Milton’s 400th Birthday

Today is the 400th birthday of John Milton. Well-known in his time as a social and political commentator, Milton is mainly known today for writing the epic Paradise Lost about humanity’s creation and fall and its lesser-known companion piece Paradise Regained. Milton completed these pieces blind, dictating them to his daughter. Paradise Lost is particularly significant, portraying Satan as a villain and yet, at the same time, understandable (and some have said sympathetic) and giving him much of the background we now attribute to him that we assume is strictly biblical. A great parallel can be drawn (as I myself have done is a paper for college) between Satan in Paradise Lost and Iago in Shakespeare’s Othello.

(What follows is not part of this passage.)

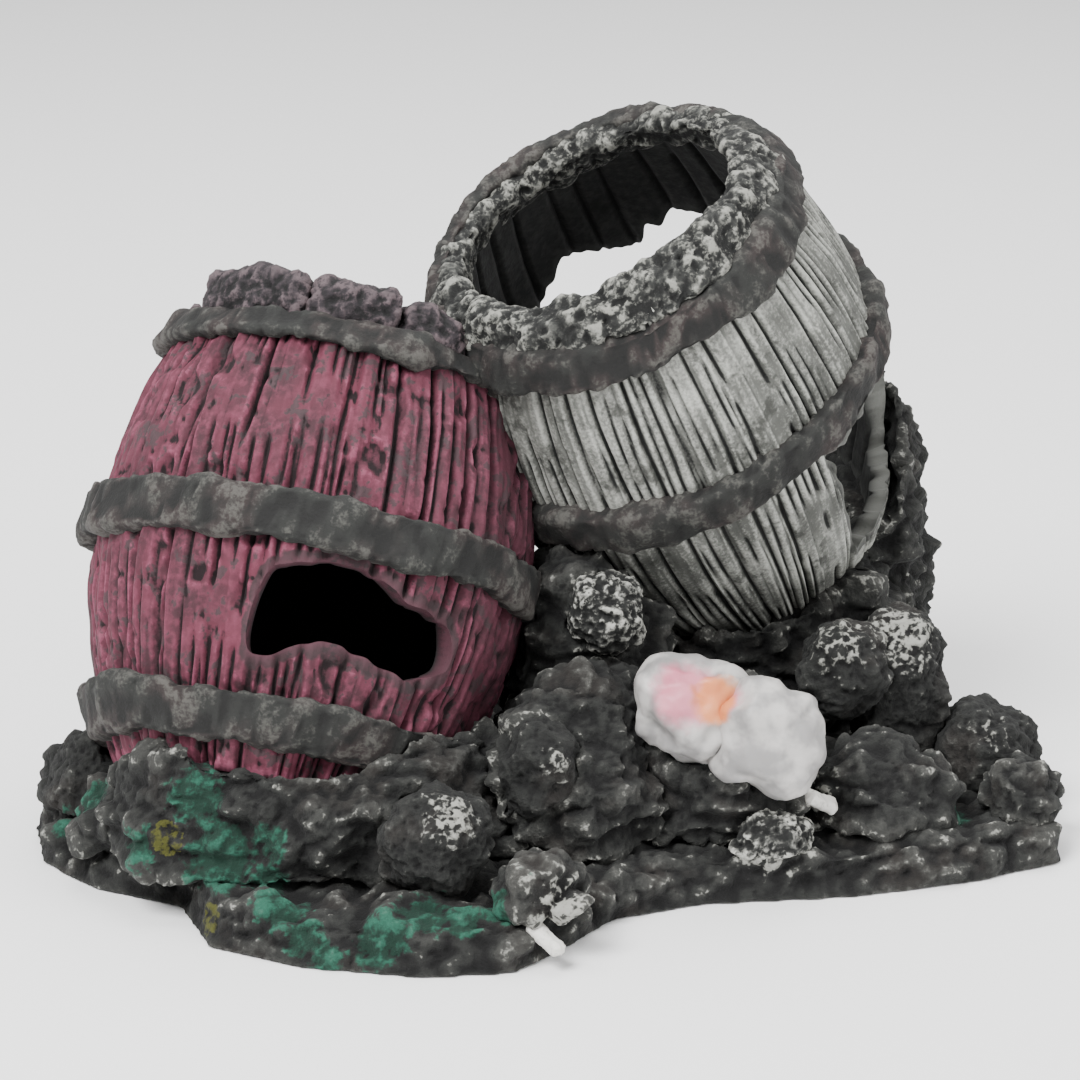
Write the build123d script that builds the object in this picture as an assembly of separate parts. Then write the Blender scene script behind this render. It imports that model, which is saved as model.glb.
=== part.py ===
"""Aquarium cave ornament: two broken barrels set on a rocky base, cast in resin and glued up.

Frame: +Z up, the underside of the base at Z = 0, +X to the right, -Y to the front.
Every size is in millimetres.  Each barrel is modelled upright about its own axis, with its
belly at height 0, and is then placed in its leaning position.  Angles round a barrel start
at its right-hand side and go through the back (90) to the left (180); the front is -90.
"""

import math
import os
import random

from build123d import *

# ---------------------------------------------------------------- driving dimensions
GLUE_GAP = 0.15            # film of adhesive between neighbouring castings

# barrel casting, the same pattern for both barrels
BELLY_RADIUS = 30.8        # outside radius at the belly
STAVE_BOW = 5.6            # how much narrower the barrel is at its end hoops
END_RADIUS = BELLY_RADIUS - STAVE_BOW
HOOP_PITCH = 27.3          # belly hoop to end hoop, along the axis
WALL = 3.2                 # thickness of the stave shell
FOOT_BEYOND_HOOP = 6.7     # end hoop to the foot of the shell, along the axis
FOOT_LENGTH = HOOP_PITCH + FOOT_BEYOND_HOOP    # belly to the foot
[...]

Justin Taylor has posted an interview with Dr. Leland Ryken, Clyde S. Kilby Professor of English at Wheaton College, on the topic of Milton’s Paradise Lost. You may have seen Ryken’s name mentioned here before, as he is the literary stylist for the English Standard Version Bible, the co-editor of the ESV Literary Study Bible and Ryken’s Bible Handbook, the literary content contributor for the ESV Study Bible, and the author of the best book on the Bible as literature, Words of Delight. He is an authority on Milton, having written his Ph.D. dissertation and a later book on the subject of Paradise Lost.

Ligionier Ministries also has an excellent article, “An Epic in the Making,” by Gene Edward Veith of Patrick Henry College on the context and content of Paradise Lost.